# START OF DATA SHOWN

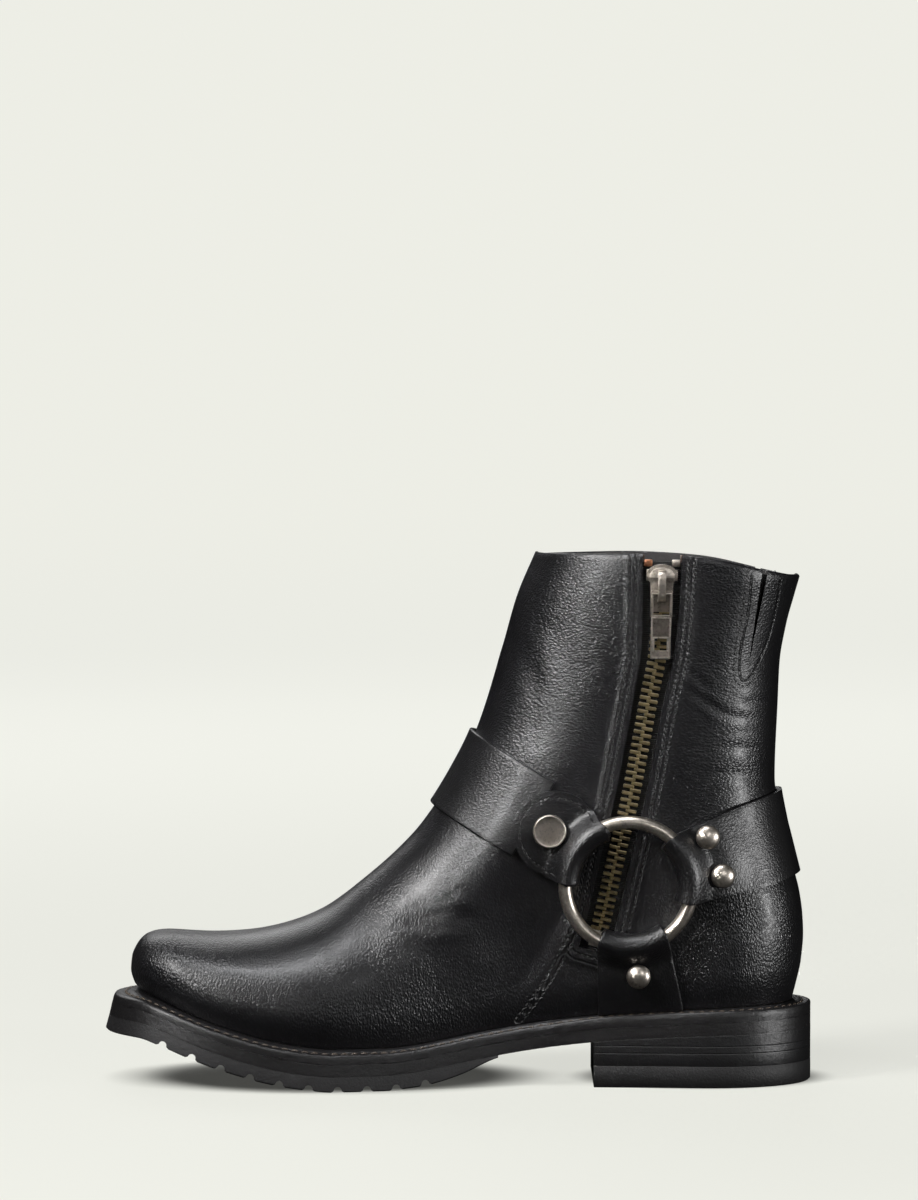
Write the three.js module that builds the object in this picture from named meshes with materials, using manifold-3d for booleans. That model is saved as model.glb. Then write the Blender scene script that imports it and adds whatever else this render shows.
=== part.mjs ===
// Harness ankle boot for the right foot, in millimetres: toe +X, inner side +Y, up +Z.
// It is modelled from the back of the heel, and moved at the end so that the middle of its footprint is the origin.
// The upper is a function of the side outline, the plan and the shaft, and everything that lies on it reads it.

import * as THREE from 'three';
import { mergeVertices } from 'three/addons/utils/BufferGeometryUtils.js';
import Module from 'manifold-3d';

const wasm = await Module();
wasm.setup();

// Driving sizes of the whole boot
const bootLength = 275.7;
const upperRise = 181;
const ballWidth = 92;
const ankleWidth = 65;
const collarWidth = 75;
const seatHeight = 31.4;
const ballHeight = 15.9;
const toeRise = 20.6;
const wall = 2.2;
const gap = 0.3;
const layerGap = 0.5;
const strapGap = 0.5;
const foldSlack = 1.1;

// Sole
const weltThickness = 5.2;
const weltSlope = 2;
const midsoleThickness = 4.1;
const insoleThickness = 6;
const toeFlare = 3.4;
const sideFlare = 1;
const heelLength = 85.5;
const liftThickness = 8.4;
const treadStart = 122.5;
const treadEndThickness = 1.8;
const treadTaper = 28;
const lugDepth = 2.8;
const lugPitch = 11.3;
const lugGroove = 3;
const lugRow = 22;
const lugRib = 3;

// Harness
const strapWidth = 33;
const strapThickness = 2;
const foldWidth = 27;
const underLayer = 16;
const ringDiameter = 54.2;
const ringWire = 5.2;
const rivetDiameter = 9.4;
const capDiameter = 13;
const ringSpot = { x: 0.2619 * bootLength, z: seatHeight + 0.2663 * upperRise };
const tabAngle = 35;
const rearAngle = 164;
const soleStrapAngle = -95;
const frontStrapAngle = 30.3;
const frontStrapOffset = 3.3;
const tabReach = 51;

// Zip
const zipGapWidth = 11.6;
const zipGapTopWidth = 15;
const tapeThickness = 0.7;
const tapeMargin = 5;
const toothPitch = 2.7;
const chainWidth = 6.5;
const toothThickness = 1.9;
const sliderWidth = 12;
const pullWidth = 8.5;
const pullLength = 27;
const pullThickness = 1.5;

const MEDIAL = 1;
const LATERAL = -1;

// Height of the feather line, where upper and welt meet: a share of the heel's part and of the toe's part
const featherRows = [
  { along: 0.0, seat: 1.0, toe: 0 },
  { along: 0.11, seat: 0.955, toe: 0 },
  { along: 0.19, seat: 0.9, toe: 0 },
  { along: 0.27, seat: 0.82, toe: 0 },
  { along: 0.31, seat: 0.76, toe: 0 },
  { along: 0.385, seat: 0.6, toe: 0 },
  { along: 0.47, seat: 0.36, toe: 0 },
  { along: 0.52, seat: 0.19, toe: 0 },
  { along: 0.565, seat: 0.06, toe: 0 },
  { along: 0.605, seat: 0, toe: 0 },
  { along: 0.676, seat: 0, toe: 0 },
  { along: 0.705, seat: 0, toe: 0.035 },
  { along: 0.745, seat: 0, toe: 0.115 },
  { along: 0.775, seat: 0, toe: 0.2 },
  { along: 0.81, seat: 0, toe: 0.33 },
  { along: 0.845, seat: 0, toe: 0.475 },
  { along: 0.88, seat: 0, toe: 0.65 },
  { along: 0.916, seat: 0, toe: 0.84 },
  { along: 0.95, seat: 0, toe: 0.97 },
  { along: 1.0, seat: 0, toe: 1 },
];

// Front of the upper in the middle plane, from the toe's feather line to the collar
const frontRows = [
  { up: 0, along: 0.9507 },
  { up: 0.0166, along: 0.959 },
  { up: 0.042, along: 0.9634 },
  { up: 0.068, along: 0.9619 },
  { up: 0.094, along: 0.955 },
  { up: 0.117, along: 0.943 },
  { up: 0.135, along: 0.925 },
  { up: 0.15, along: 0.8995 },
  { up: 0.167, along: 0.8658 },
  { up: 0.203, along: 0.798 },
  { up: 0.2464, along: 0.7327 },
  { up: 0.28, along: 0.6917 },
  { up: 0.334, along: 0.6438 },
  { up: 0.386, along: 0.6025 },
  { up: 0.456, along: 0.5531 },
  { up: 0.553, along: 0.506 },
  { up: 0.641, along: 0.4741 },
  { up: 0.812, along: 0.4371 },
  { up: 0.912, along: 0.4175 },
  { up: 1, along: 0.3917 },
];

// Back of the upper in the middle plane, from the heel's feather line to the collar
const backRows = [
  { up: 0, along: 0.0272 },
  { up: 0.043, along: 0.02 },
  { up: 0.082, along: 0.0145 },
  { up: 0.1425, along: 0.0112 },
  { up: 0.181, along: 0.0123 },
  { up: 0.231, along: 0.0167 },
  { up: 0.276, along: 0.024 },
  { up: 0.337, along: 0.034 },
  { up: 0.403, along: 0.0445 },
  { up: 0.483, along: 0.0522 },
  { up: 0.646, along: 0.0482 },
  { up: 0.729, along: 0.0457 },
  { up: 0.807, along: 0.037 },
  { up: 0.873, along: 0.0254 },
  { up: 0.913, along: 0.0178 },
];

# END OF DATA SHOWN

WHAT TO WORK ON:
Repeat every line of the data, exactly and in full.

RESULT OF THIS EXERCISE:
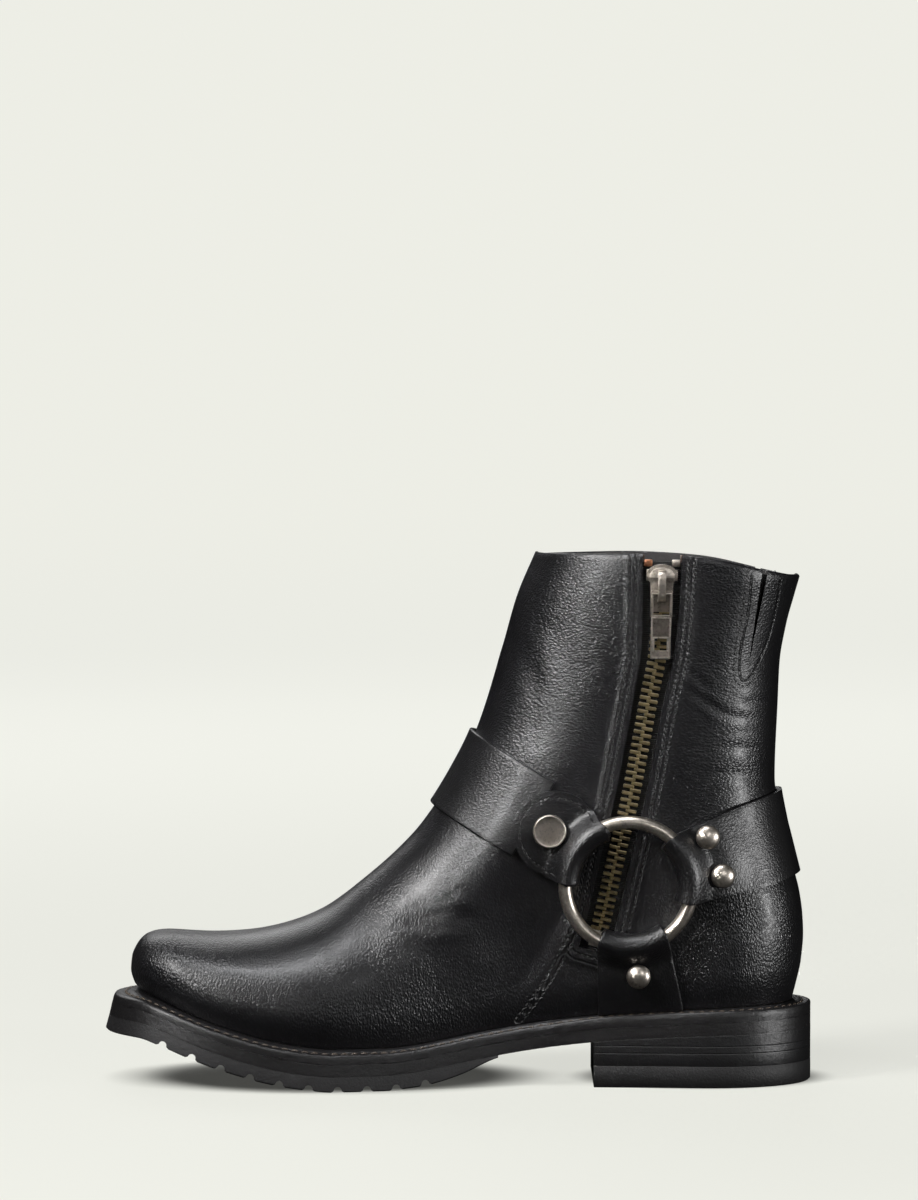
Write the three.js module that builds the object in this picture from named meshes with materials, using manifold-3d for booleans. That model is saved as model.glb. Then write the Blender scene script that imports it and adds whatever else this render shows.
=== part.mjs ===
// Harness ankle boot for the right foot, in millimetres: toe +X, inner side +Y, up +Z.
// It is modelled from the back of the heel, and moved at the end so that the middle of its footprint is the origin.
// The upper is a function of the side outline, the plan and the shaft, and everything that lies on it reads it.

import * as THREE from 'three';
import { mergeVertices } from 'three/addons/utils/BufferGeometryUtils.js';
import Module from 'manifold-3d';

const wasm = await Module();
wasm.setup();

// Driving sizes of the whole boot
const bootLength = 275.7;
const upperRise = 181;
const ballWidth = 92;
const ankleWidth = 65;
const collarWidth = 75;
const seatHeight = 31.4;
const ballHeight = 15.9;
const toeRise = 20.6;
const wall = 2.2;
const gap = 0.3;
const layerGap = 0.5;
const strapGap = 0.5;
const foldSlack = 1.1;

// Sole
const weltThickness = 5.2;
const weltSlope = 2;
const midsoleThickness = 4.1;
const insoleThickness = 6;
const toeFlare = 3.4;
const sideFlare = 1;
const heelLength = 85.5;
const liftThickness = 8.4;
const treadStart = 122.5;
const treadEndThickness = 1.8;
const treadTaper = 28;
const lugDepth = 2.8;
const lugPitch = 11.3;
const lugGroove = 3;
const lugRow = 22;
const lugRib = 3;

// Harness
const strapWidth = 33;
const strapThickness = 2;
const foldWidth = 27;
const underLayer = 16;
const ringDiameter = 54.2;
const ringWire = 5.2;
const rivetDiameter = 9.4;
const capDiameter = 13;
const ringSpot = { x: 0.2619 * bootLength, z: seatHeight + 0.2663 * upperRise };
const tabAngle = 35;
const rearAngle = 164;
const soleStrapAngle = -95;
const frontStrapAngle = 30.3;
const frontStrapOffset = 3.3;
const tabReach = 51;

// Zip
const zipGapWidth = 11.6;
const zipGapTopWidth = 15;
const tapeThickness = 0.7;
const tapeMargin = 5;
const toothPitch = 2.7;
const chainWidth = 6.5;
const toothThickness = 1.9;
const sliderWidth = 12;
const pullWidth = 8.5;
const pullLength = 27;
const pullThickness = 1.5;

const MEDIAL = 1;
const LATERAL = -1;

// Height of the feather line, where upper and welt meet: a share of the heel's part and of the toe's part
const featherRows = [
  { along: 0.0, seat: 1.0, toe: 0 },
  { along: 0.11, seat: 0.955, toe: 0 },
  { along: 0.19, seat: 0.9, toe: 0 },
  { along: 0.27, seat: 0.82, toe: 0 },
  { along: 0.31, seat: 0.76, toe: 0 },
  { along: 0.385, seat: 0.6, toe: 0 },
  { along: 0.47, seat: 0.36, toe: 0 },
  { along: 0.52, seat: 0.19, toe: 0 },
  { along: 0.565, seat: 0.06, toe: 0 },
  { along: 0.605, seat: 0, toe: 0 },
  { along: 0.676, seat: 0, toe: 0 },
  { along: 0.705, seat: 0, toe: 0.035 },
  { along: 0.745, seat: 0, toe: 0.115 },
  { along: 0.775, seat: 0, toe: 0.2 },
  { along: 0.81, seat: 0, toe: 0.33 },
  { along: 0.845, seat: 0, toe: 0.475 },
  { along: 0.88, seat: 0, toe: 0.65 },
  { along: 0.916, seat: 0, toe: 0.84 },
  { along: 0.95, seat: 0, toe: 0.97 },
  { along: 1.0, seat: 0, toe: 1 },
];

// Front of the upper in the middle plane, from the toe's feather line to the collar
const frontRows = [
  { up: 0, along: 0.9507 },
  { up: 0.0166, along: 0.959 },
  { up: 0.042, along: 0.9634 },
  { up: 0.068, along: 0.9619 },
  { up: 0.094, along: 0.955 },
  { up: 0.117, along: 0.943 },
  { up: 0.135, along: 0.925 },
  { up: 0.15, along: 0.8995 },
  { up: 0.167, along: 0.8658 },
  { up: 0.203, along: 0.798 },
  { up: 0.2464, along: 0.7327 },
  { up: 0.28, along: 0.6917 },
  { up: 0.334, along: 0.6438 },
  { up: 0.386, along: 0.6025 },
  { up: 0.456, along: 0.5531 },
  { up: 0.553, along: 0.506 },
  { up: 0.641, along: 0.4741 },
  { up: 0.812, along: 0.4371 },
  { up: 0.912, along: 0.4175 },
  { up: 1, along: 0.3917 },
];

// Back of the upper in the middle plane, from the heel's feather line to the collar
const backRows = [
  { up: 0, along: 0.0272 },
  { up: 0.043, along: 0.02 },
  { up: 0.082, along: 0.0145 },
  { up: 0.1425, along: 0.0112 },
  { up: 0.181, along: 0.0123 },
  { up: 0.231, along: 0.0167 },
  { up: 0.276, along: 0.024 },
  { up: 0.337, along: 0.034 },
  { up: 0.403, along: 0.0445 },
  { up: 0.483, along: 0.0522 },
  { up: 0.646, along: 0.0482 },
  { up: 0.729, along: 0.0457 },
  { up: 0.807, along: 0.037 },
  { up: 0.873, along: 0.0254 },
  { up: 0.913, along: 0.0178 },
];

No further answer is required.